Ma bien chère fille,

Commencez par remercier Soeur Marguerite-Marie de ses lettres pendant votre indisposition. Je ne m’en suis pas tenu à ce qu’elle m’a écrit, je suis remonté à la source. Je comprends votre découragement, et j’ai appris avec bonheur par le Père Emmanuel qu’il n’y avait jamais eu de danger, comme la Soeur semblait le penser, sans vouloir le dire. Je n’en continue pas moins mes prières pour ma chère fille, et, ce matin, j’ai dit beaucoup de choses à sainte Catherine de Sienne pour vous, dans les murs où elle est morte. Parlons d’autre chose et pour vous seule.

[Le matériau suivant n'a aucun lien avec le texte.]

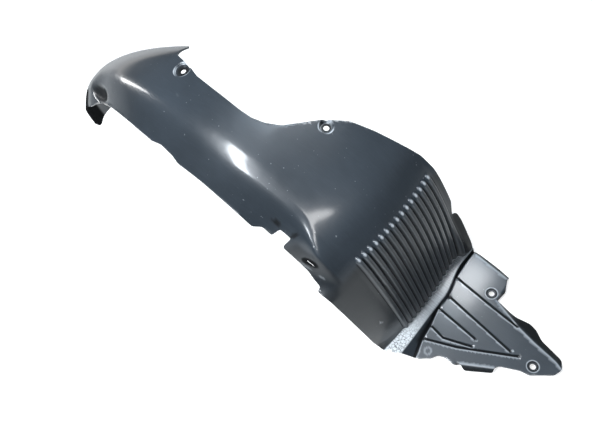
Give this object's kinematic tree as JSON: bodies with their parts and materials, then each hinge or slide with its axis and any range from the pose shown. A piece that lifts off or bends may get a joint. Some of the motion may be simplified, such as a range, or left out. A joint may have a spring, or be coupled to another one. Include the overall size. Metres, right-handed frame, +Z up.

Je viens d’avoir une conversation de deux heures avec le secrétaire de Mgr Lubienski, l’évêque polonais empoisonné(1), il y a quelques années, par les Russes. Il revient de Roumanie, où il a passé cinq ou six ans à Jassy, qui est à deux heures de la Russie et en est séparé par le Pruth. Or sa conviction, c’est que nous devons commencer à Odessa par un couvent de filles, avec quelques maîtresses capables. On aurait à Odessa ou à Bucarest un pensionnat de 300 à 400 élèves. Cherchons donc les maîtresses. Après les religieuses, viendraient un ou deux religieux comme aumôniers, et le reste viendrait ensuite. Mettez donc vos Soeurs en prières pour obtenir des sujets.

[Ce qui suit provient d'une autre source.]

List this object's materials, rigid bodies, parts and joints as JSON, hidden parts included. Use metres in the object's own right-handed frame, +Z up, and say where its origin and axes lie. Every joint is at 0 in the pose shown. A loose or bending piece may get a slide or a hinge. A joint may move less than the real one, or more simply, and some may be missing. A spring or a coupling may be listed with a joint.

Ce Belge connaît les religieuses de l’Assomption et me dit toujours d’en envoyer. Je lui réponds que je veux bien les laisser aller à Saint-Pétersbourg, mais que je réserve Odessa et les environs pour les Oblates. Priez aussi pour que j’y voie clair. Le cardinal Manning m’a dit: « La France ayant abdiqué en Orient, l’Angleterre va reprendre cette influence, et souvenez-vous que l’Angleterre protègera l’action catholique en Orient ». Je vous avoue que, comme Français, j’ai éprouvé un froissement d’autant plus grand que ce que disait ce bon cardinal était plus vrai. Mais je me demande si je ne dois pas avoir à Paris une conversation très sérieuse avec l’ambassadeur actuel de Russie, qui, je le sais, m’accueillera très bien. Je lui demanderai s’il croit que, dans les bouleversements qui vont avoir lieu, il ne pense pas que la puissance morale catholique étant un élément dont l’Angleterre tient un si grand compte, la Russie fera bien de s’en emparer. Je crois que cette manière hardie de procéder pourrait produire un très bon effet. Mais gardez cela pour vous, je n’en ai parlé à personne. Avec cela, je me dis, par moments: « Quelle mouche du coche je suis et ne ferais-je pas mieux d’aller me préparer à mourir dans mon petit coin de Nîmes? ».

Adieu, ma fille. Bien vôtre, d’une affection qui s’accroît par la pensée de ce que nous avons encore à faire.

E.D'ALZON.
Notes et post-scriptum
1. Mort sur le chemin de l'exil, mais peu vraisemblablement empoisonné. Son secrétaire était Dinsart.